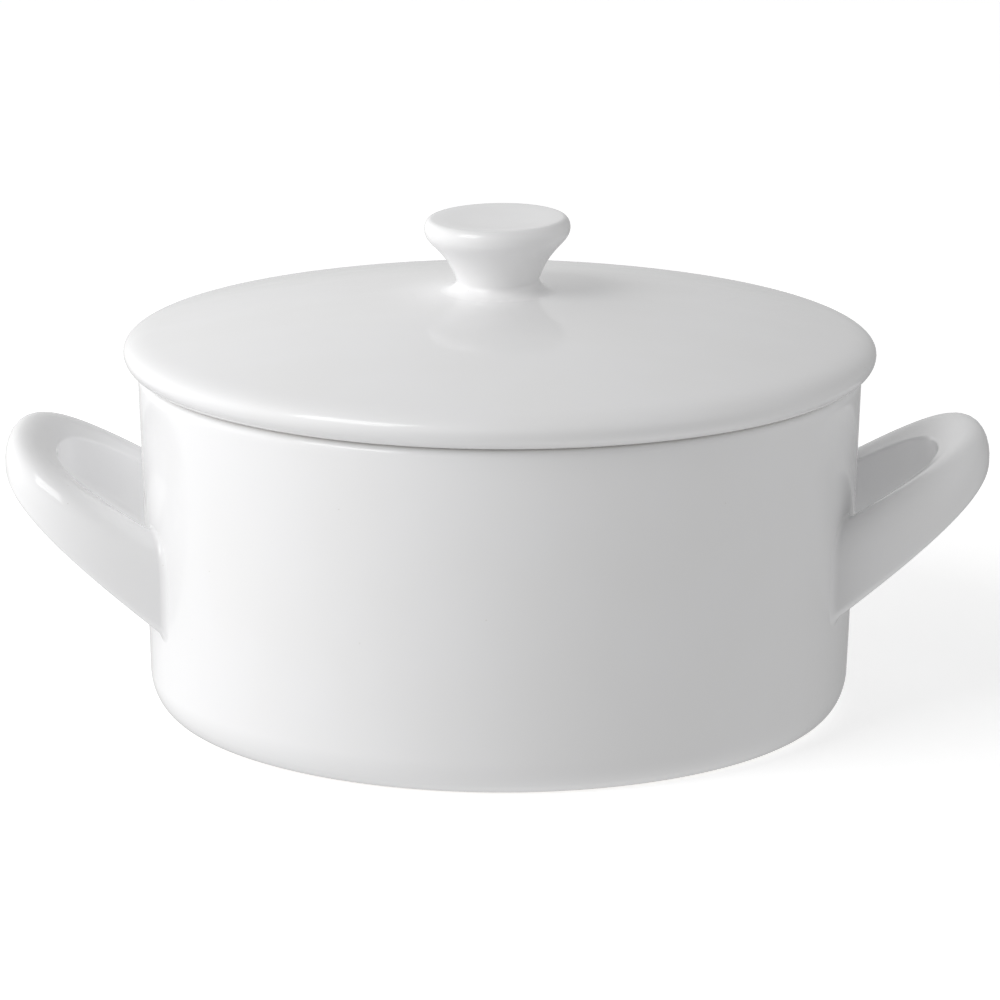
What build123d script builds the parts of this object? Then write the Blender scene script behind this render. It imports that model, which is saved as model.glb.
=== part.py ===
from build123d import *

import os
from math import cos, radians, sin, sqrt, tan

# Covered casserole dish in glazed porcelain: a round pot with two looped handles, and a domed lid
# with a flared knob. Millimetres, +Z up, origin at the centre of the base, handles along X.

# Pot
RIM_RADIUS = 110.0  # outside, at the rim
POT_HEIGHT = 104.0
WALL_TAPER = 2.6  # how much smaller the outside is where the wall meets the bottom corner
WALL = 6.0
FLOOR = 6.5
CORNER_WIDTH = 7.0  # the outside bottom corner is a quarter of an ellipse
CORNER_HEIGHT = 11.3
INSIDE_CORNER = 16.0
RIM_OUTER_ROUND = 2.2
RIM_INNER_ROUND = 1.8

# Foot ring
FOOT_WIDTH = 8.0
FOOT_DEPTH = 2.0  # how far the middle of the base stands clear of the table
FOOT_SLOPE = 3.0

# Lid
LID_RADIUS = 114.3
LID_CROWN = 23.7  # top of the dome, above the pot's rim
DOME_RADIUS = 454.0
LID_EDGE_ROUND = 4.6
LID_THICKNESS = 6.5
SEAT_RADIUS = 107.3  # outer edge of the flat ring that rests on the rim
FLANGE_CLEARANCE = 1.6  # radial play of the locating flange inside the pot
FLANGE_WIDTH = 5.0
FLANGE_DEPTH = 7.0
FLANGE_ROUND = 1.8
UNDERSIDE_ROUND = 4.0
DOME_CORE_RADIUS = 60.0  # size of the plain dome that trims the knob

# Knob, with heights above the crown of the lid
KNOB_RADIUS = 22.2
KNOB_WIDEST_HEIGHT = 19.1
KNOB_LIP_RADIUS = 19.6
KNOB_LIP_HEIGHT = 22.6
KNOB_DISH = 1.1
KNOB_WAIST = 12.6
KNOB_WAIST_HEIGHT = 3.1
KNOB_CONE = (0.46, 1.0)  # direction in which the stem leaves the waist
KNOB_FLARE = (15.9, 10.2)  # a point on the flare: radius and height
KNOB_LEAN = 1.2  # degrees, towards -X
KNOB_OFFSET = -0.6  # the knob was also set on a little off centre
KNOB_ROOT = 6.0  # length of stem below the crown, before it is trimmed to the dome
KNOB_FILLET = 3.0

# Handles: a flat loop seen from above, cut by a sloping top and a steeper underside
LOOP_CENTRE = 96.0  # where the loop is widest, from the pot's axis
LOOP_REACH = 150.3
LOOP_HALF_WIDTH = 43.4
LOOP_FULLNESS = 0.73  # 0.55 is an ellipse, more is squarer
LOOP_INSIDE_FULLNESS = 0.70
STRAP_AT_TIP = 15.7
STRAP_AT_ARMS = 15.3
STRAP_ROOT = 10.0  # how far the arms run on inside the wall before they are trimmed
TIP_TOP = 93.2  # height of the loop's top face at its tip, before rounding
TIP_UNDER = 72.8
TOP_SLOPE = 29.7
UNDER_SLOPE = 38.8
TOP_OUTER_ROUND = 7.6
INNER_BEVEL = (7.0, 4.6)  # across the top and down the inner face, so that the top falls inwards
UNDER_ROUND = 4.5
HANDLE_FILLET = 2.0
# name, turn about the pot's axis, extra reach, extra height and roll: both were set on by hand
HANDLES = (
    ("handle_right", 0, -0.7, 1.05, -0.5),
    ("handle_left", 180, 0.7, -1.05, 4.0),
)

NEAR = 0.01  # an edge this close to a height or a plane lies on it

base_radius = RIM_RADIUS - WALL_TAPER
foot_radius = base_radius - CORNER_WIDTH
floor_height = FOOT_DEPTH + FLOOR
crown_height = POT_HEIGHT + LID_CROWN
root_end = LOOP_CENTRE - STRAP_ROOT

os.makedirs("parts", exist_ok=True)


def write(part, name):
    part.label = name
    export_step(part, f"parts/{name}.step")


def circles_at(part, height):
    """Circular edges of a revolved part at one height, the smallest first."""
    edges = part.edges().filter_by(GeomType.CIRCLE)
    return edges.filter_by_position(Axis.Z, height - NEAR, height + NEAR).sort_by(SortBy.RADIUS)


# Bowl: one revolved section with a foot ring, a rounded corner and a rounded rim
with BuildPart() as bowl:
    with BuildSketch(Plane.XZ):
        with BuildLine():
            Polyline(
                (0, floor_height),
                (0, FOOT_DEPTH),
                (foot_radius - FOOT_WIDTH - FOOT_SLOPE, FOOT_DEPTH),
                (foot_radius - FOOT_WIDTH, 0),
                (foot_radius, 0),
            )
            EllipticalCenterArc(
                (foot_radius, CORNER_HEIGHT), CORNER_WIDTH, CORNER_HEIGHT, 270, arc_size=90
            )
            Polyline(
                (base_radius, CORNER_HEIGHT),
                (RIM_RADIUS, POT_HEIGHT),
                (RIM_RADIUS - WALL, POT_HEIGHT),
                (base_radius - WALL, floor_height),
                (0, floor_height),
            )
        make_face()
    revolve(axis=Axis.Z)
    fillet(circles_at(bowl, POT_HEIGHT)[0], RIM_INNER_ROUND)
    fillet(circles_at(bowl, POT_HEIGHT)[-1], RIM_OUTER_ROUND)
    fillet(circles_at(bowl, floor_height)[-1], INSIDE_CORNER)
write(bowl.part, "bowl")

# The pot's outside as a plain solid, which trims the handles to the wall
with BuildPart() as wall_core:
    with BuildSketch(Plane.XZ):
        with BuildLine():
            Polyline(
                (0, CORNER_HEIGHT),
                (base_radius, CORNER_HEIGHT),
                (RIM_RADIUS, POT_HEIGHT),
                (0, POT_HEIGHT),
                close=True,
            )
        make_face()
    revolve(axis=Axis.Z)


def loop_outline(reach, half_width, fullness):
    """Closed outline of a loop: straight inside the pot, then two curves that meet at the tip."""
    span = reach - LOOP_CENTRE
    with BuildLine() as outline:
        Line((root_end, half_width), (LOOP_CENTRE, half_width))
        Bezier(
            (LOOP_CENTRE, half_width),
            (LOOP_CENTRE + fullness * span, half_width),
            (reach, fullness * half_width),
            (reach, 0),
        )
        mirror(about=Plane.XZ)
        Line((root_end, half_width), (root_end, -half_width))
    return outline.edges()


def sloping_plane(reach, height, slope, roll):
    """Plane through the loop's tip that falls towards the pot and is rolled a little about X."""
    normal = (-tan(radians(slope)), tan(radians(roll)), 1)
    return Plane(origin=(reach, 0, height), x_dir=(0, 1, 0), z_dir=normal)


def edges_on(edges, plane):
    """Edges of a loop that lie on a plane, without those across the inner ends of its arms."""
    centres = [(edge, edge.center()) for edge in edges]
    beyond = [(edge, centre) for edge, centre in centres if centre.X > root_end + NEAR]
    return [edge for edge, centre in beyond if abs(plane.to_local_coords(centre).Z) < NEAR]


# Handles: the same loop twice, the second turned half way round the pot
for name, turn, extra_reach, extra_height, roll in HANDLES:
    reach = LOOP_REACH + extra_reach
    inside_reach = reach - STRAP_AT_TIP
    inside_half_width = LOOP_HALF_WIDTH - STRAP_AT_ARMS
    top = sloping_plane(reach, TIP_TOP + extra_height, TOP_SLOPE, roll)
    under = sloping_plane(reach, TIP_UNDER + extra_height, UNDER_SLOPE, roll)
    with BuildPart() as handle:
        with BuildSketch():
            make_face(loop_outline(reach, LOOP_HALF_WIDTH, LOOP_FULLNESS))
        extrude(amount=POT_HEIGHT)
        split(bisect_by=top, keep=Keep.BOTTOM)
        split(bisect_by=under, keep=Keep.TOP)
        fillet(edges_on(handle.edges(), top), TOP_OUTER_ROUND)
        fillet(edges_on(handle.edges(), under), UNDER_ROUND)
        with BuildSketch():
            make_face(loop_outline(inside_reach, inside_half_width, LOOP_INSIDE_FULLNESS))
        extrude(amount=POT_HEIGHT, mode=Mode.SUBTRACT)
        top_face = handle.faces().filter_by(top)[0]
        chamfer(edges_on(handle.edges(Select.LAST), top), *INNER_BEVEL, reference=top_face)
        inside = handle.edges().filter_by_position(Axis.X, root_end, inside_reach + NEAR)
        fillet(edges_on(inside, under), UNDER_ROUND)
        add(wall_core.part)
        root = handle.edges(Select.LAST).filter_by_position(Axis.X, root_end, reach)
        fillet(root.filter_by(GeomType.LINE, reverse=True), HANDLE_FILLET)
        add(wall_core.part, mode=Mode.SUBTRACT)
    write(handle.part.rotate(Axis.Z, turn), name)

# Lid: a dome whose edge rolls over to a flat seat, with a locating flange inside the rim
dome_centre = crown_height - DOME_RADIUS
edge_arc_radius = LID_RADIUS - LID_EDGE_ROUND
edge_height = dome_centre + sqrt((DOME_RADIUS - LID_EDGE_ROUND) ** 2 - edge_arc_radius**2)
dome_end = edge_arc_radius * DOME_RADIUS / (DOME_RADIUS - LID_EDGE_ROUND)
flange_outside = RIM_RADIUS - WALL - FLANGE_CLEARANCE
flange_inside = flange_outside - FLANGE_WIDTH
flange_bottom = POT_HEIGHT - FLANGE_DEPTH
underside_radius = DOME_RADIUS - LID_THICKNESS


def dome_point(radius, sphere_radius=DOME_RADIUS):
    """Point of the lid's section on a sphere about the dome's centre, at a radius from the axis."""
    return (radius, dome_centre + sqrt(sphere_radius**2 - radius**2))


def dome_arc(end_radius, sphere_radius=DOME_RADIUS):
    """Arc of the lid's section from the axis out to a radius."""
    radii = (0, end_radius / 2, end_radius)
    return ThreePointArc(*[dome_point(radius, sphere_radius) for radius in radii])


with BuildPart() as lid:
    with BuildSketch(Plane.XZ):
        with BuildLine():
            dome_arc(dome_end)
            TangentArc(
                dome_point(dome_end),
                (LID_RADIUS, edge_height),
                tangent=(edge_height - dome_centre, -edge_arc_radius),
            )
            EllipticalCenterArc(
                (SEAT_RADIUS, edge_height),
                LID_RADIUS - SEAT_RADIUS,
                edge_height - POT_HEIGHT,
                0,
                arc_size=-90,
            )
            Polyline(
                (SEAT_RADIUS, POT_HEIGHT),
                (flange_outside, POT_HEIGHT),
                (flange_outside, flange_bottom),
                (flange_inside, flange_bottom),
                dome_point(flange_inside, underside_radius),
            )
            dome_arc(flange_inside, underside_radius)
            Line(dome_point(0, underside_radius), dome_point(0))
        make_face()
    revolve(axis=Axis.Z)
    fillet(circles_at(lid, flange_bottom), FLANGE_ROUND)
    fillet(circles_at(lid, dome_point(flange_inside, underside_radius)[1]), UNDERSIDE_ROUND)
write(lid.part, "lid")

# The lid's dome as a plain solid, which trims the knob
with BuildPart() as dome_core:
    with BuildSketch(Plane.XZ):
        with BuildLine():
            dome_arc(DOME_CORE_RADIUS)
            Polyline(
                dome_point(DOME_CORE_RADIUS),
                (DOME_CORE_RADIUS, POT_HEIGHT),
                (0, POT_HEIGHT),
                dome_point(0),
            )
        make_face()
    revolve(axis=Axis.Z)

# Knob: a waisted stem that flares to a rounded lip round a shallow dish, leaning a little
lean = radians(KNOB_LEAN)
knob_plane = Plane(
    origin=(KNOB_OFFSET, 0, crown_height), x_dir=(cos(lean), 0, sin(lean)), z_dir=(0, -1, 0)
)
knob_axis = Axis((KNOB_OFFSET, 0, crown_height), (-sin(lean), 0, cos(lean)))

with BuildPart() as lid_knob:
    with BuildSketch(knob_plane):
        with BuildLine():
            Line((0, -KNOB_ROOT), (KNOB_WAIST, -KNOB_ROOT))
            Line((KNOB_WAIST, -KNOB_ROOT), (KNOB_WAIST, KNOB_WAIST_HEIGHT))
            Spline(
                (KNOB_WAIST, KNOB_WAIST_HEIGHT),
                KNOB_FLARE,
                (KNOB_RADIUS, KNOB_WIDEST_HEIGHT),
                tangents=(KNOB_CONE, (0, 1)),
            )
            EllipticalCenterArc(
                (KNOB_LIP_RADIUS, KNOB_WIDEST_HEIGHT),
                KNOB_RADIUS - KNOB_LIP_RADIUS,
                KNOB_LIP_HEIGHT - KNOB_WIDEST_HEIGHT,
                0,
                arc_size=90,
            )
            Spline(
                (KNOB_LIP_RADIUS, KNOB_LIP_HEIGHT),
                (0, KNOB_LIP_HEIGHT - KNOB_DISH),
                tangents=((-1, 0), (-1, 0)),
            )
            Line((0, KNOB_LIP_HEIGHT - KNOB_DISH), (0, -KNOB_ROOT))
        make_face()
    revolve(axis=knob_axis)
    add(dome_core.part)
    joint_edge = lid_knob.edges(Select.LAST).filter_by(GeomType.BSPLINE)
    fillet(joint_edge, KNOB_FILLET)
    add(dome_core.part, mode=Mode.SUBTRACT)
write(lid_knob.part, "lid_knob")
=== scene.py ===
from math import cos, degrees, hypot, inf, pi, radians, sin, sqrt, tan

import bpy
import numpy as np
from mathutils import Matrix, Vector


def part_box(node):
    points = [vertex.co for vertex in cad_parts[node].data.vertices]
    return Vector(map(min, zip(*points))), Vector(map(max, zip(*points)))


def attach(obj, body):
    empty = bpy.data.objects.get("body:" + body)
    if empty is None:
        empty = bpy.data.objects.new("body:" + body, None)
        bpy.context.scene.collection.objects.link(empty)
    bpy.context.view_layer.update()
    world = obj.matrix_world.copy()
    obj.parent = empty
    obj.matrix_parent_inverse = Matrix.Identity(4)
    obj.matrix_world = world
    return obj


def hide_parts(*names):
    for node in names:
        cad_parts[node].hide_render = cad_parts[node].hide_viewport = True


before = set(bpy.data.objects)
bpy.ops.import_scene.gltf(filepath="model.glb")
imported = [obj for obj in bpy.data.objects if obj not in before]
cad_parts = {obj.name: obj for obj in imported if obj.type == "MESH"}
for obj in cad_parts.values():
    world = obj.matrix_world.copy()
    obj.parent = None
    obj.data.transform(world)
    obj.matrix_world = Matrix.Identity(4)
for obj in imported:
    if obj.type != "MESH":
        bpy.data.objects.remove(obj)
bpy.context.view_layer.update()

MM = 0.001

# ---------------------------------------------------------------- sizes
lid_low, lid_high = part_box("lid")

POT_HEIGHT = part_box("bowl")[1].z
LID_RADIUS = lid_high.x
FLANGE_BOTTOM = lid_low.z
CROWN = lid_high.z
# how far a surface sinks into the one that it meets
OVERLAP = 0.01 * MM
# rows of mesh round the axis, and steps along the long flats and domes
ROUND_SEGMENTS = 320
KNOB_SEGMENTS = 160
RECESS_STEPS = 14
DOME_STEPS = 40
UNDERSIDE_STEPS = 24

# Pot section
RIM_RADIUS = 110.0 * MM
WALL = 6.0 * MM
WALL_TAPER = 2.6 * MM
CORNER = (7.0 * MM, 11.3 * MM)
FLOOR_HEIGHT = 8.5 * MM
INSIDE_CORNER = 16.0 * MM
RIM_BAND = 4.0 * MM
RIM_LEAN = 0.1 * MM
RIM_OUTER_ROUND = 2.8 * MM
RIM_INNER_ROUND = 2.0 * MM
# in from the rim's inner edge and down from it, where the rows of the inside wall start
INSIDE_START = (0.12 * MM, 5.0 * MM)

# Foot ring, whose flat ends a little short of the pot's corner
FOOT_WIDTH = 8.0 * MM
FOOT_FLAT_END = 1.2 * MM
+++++
- EXERCISE OBJECTIVE: Extract only the lines from the line with "fillet(joint_edge, KNOB_FILLET)" through the line with "UNDERSIDE_STEPS = 24", keeping both end lines exactly as they are.

- FULL SOLUTION:
    fillet(joint_edge, KNOB_FILLET)
    add(dome_core.part, mode=Mode.SUBTRACT)
write(lid_knob.part, "lid_knob")
=== scene.py ===
from math import cos, degrees, hypot, inf, pi, radians, sin, sqrt, tan

import bpy
import numpy as np
from mathutils import Matrix, Vector


def part_box(node):
    points = [vertex.co for vertex in cad_parts[node].data.vertices]
    return Vector(map(min, zip(*points))), Vector(map(max, zip(*points)))


def attach(obj, body):
    empty = bpy.data.objects.get("body:" + body)
    if empty is None:
        empty = bpy.data.objects.new("body:" + body, None)
        bpy.context.scene.collection.objects.link(empty)
    bpy.context.view_layer.update()
    world = obj.matrix_world.copy()
    obj.parent = empty
    obj.matrix_parent_inverse = Matrix.Identity(4)
    obj.matrix_world = world
    return obj


def hide_parts(*names):
    for node in names:
        cad_parts[node].hide_render = cad_parts[node].hide_viewport = True


before = set(bpy.data.objects)
bpy.ops.import_scene.gltf(filepath="model.glb")
imported = [obj for obj in bpy.data.objects if obj not in before]
cad_parts = {obj.name: obj for obj in imported if obj.type == "MESH"}
for obj in cad_parts.values():
    world = obj.matrix_world.copy()
    obj.parent = None
    obj.data.transform(world)
    obj.matrix_world = Matrix.Identity(4)
for obj in imported:
    if obj.type != "MESH":
        bpy.data.objects.remove(obj)
bpy.context.view_layer.update()

MM = 0.001

# ---------------------------------------------------------------- sizes
lid_low, lid_high = part_box("lid")

POT_HEIGHT = part_box("bowl")[1].z
LID_RADIUS = lid_high.x
FLANGE_BOTTOM = lid_low.z
CROWN = lid_high.z
# how far a surface sinks into the one that it meets
OVERLAP = 0.01 * MM
# rows of mesh round the axis, and steps along the long flats and domes
ROUND_SEGMENTS = 320
KNOB_SEGMENTS = 160
RECESS_STEPS = 14
DOME_STEPS = 40
UNDERSIDE_STEPS = 24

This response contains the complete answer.